A caseworker then works with the family, outlining steps toward a plan centered on the child's welfare. If the family fails to follow through—despite home support or day programs—and if no family member can adequately support the teenager, removal from the home becomes the last resort. It is brutal for any parent, regardless of class: shame, loss of identity, the agony of separation. Some parents resist fiercely. Wealthier families often blame the child alone rather than examining the family system itself. Poorer families more often clash openly with authorities—the school, police, social workers. When that opposition becomes too intense, the community will not proceed, needing family cooperation. The community's whole model centers on the family, including family psychotherapy when possible, so that rehabilitation involves everyone.
Other Pathways
Beyond the eight residential residents, other mildly struggling youth are served through an after-school program—homework help, snacks, and structured time until dinner, when they go home. This can be a gentle entry point to residential care, which feels too drastic all at once. The thought that a child won't sleep under the family roof is itself a barrier to productive dialogue.
There is also a semi-independent track for teenagers nearing adulthood who cannot fully care for themselves or return home. For them, the community becomes an anchor, a scheduled meeting point. The plan is neither residential nor unsupported—it is protected, embedded in urban life, a gradual bridge to full independence beyond age eighteen.

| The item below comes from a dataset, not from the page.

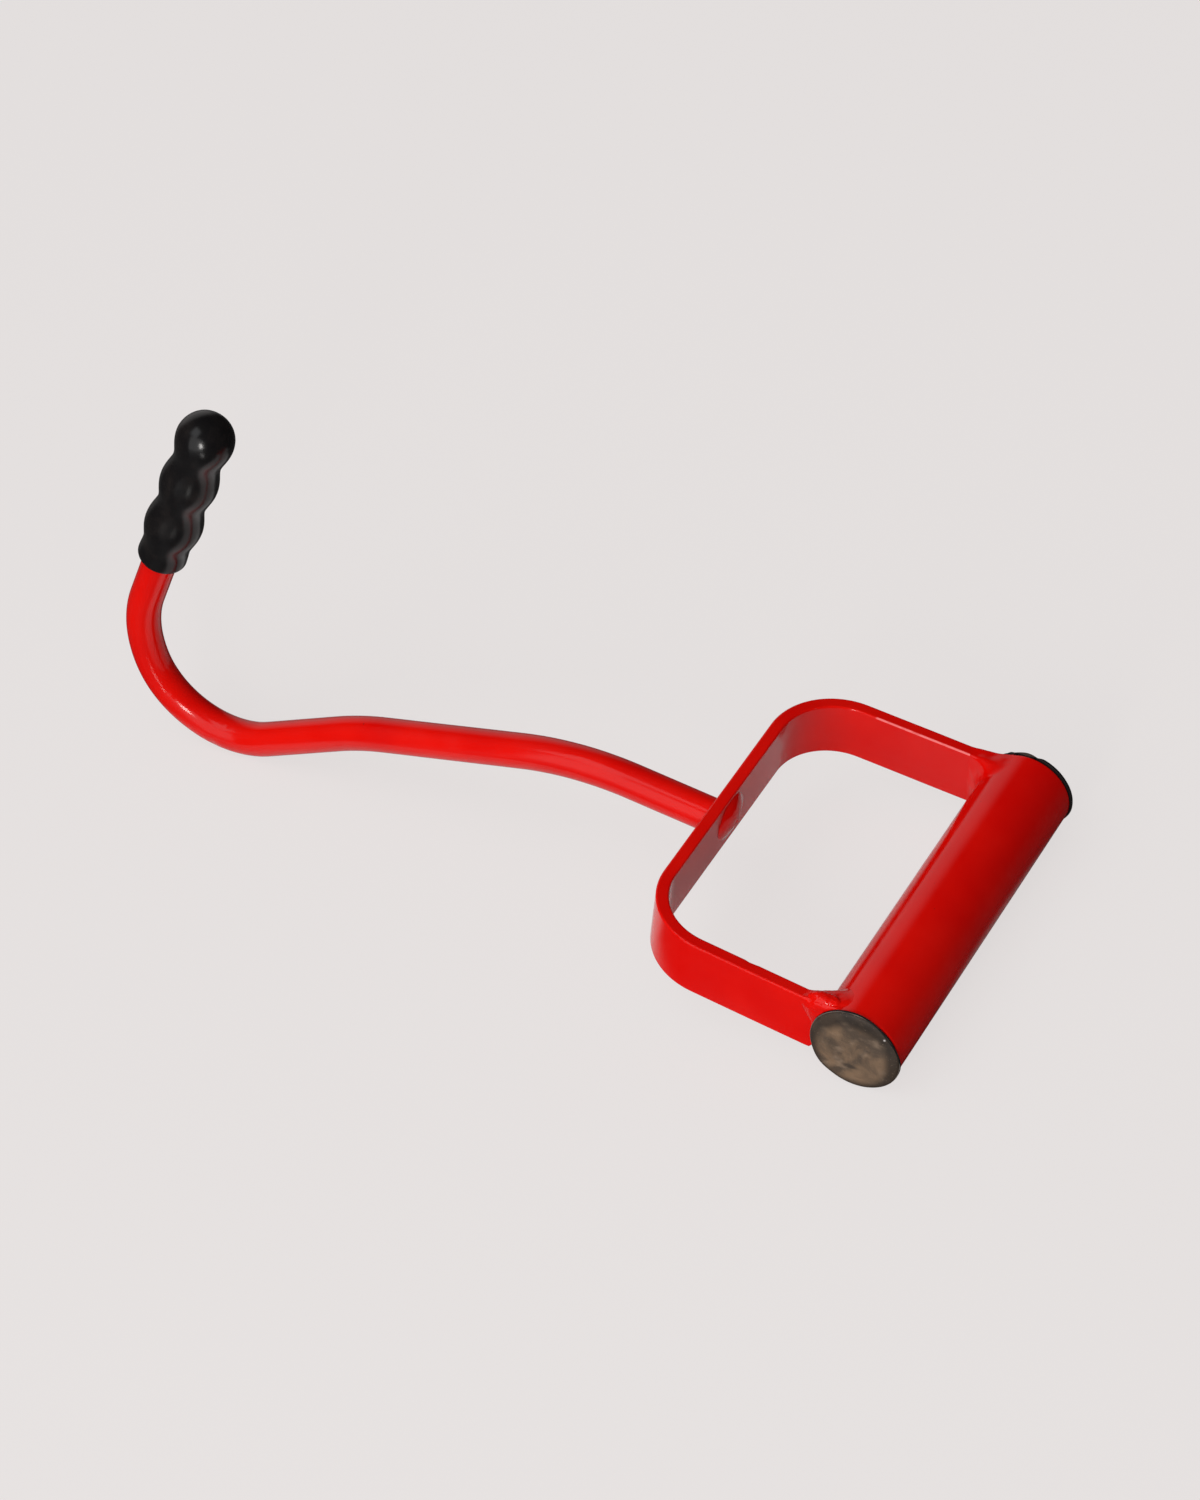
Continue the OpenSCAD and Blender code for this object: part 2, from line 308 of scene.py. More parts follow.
class Shell:
    """A mesh under construction, in the handle frame unless a piece says otherwise."""

    def __init__(self) -> None:
        """Starts an empty mesh that keeps a value at each point for edge wear and for the painted
        highlight line.
        """
        self.mesh = bmesh.new()
        self.edge = self.mesh.verts.layers.float.new("edge")

    def point(self, place: Vector | tuple[float, float, float], edge: float = 0.0) -> bmesh.types.BMVert:
        """Adds a point.

        Args:
            place: Where it goes.
            edge: Its wear, which is 1 on a worn edge, and 2 to mark where the paint draws a painted
                highlight line.

        Returns:
            The new point.
        """
        vert = self.mesh.verts.new(place)
        vert[self.edge] = edge
        return vert

    def skin(self, rings: Sequence[Sequence[bmesh.types.BMVert]], round_rings: bool = True,
             closed: bool = False) -> None:
        """Spans faces between rings of points. A ring of one point is a pole.

        Args:
            rings: The rings in order.
            round_rings: Whether each ring's last point joins its first.
            closed: Whether the last ring joins the first.
        """
        pairs = list(zip(rings, rings[1:]))
        if closed:
            pairs.append((rings[-1], rings[0]))
        for low, high in pairs:
            count = max(len(low), len(high))
            for index in range(count if round_rings else count - 1):
                after = (index + 1) % count
                corners = []
                for ring, step in ((low, index), (low, after), (high, after), (high, index)):
                    vert = ring[step % len(ring)]
                    if vert not in corners:
                        corners.append(vert)
                self.mesh.faces.new(corners)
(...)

The community rarely accepts youth with criminal sentences. Such orders last three to six months and impose restrictions that don't fit the community's approach, which typically requires nine months for real change.
But when the caseworker has built genuine collaboration, most families come to accept that removal is necessary and right.
For Valerio, the community became a third place—neither his family's home nor the workers' office, free of the shame of being labeled. His program centers on autonomy and learning rules he never had. After a year, he was old enough to take the bus alone. He started riding it to his old school, then for afternoon outings. Once homework and chores were done, he was expected out of the house, even if only for a walk.
At home, he saw the world through a computer screen. At the community, he had to live in it. He had to find his own recreation. There were no computers or PlayStations—only a television, a DVD player, and board games like Monopoly and Risk, where he faced others directly. His coordination improved. At twelve, he had almost none; his first soccer game was a real victory.
Mornings, the youth are mostly in school, with one staff member for those who can't attend. Afternoons bring more staff for homework help. The community is not self-run; there is a cook, a cleaner, someone to iron. But the boys learn to keep their rooms tidy, help in the kitchen, set the table.
Other Services
The Buenos Aires Service Cooperative also offers psychological consultation, family psychotherapy, legal advice for minors, and organizational consulting.
The six rotating staff members are nearly all psychologists, with one educator added recently. That qualification was chosen to better read the youth's struggles. It allows the community to accept adolescents with clear mental health needs—in small numbers, so they don't destabilize the group.
The group itself is vital. The peers both contain each other's pain and offer a mirror: a reflection of who they might become.
Valerio learned patience. With his parents, waiting for anything was unthinkable, and buying anything without immediate funds was impossible. Now he can tell newly arrived boys about the gifts of being slow—as Gabriella puts it—of having patience, remembering his own frantic rush.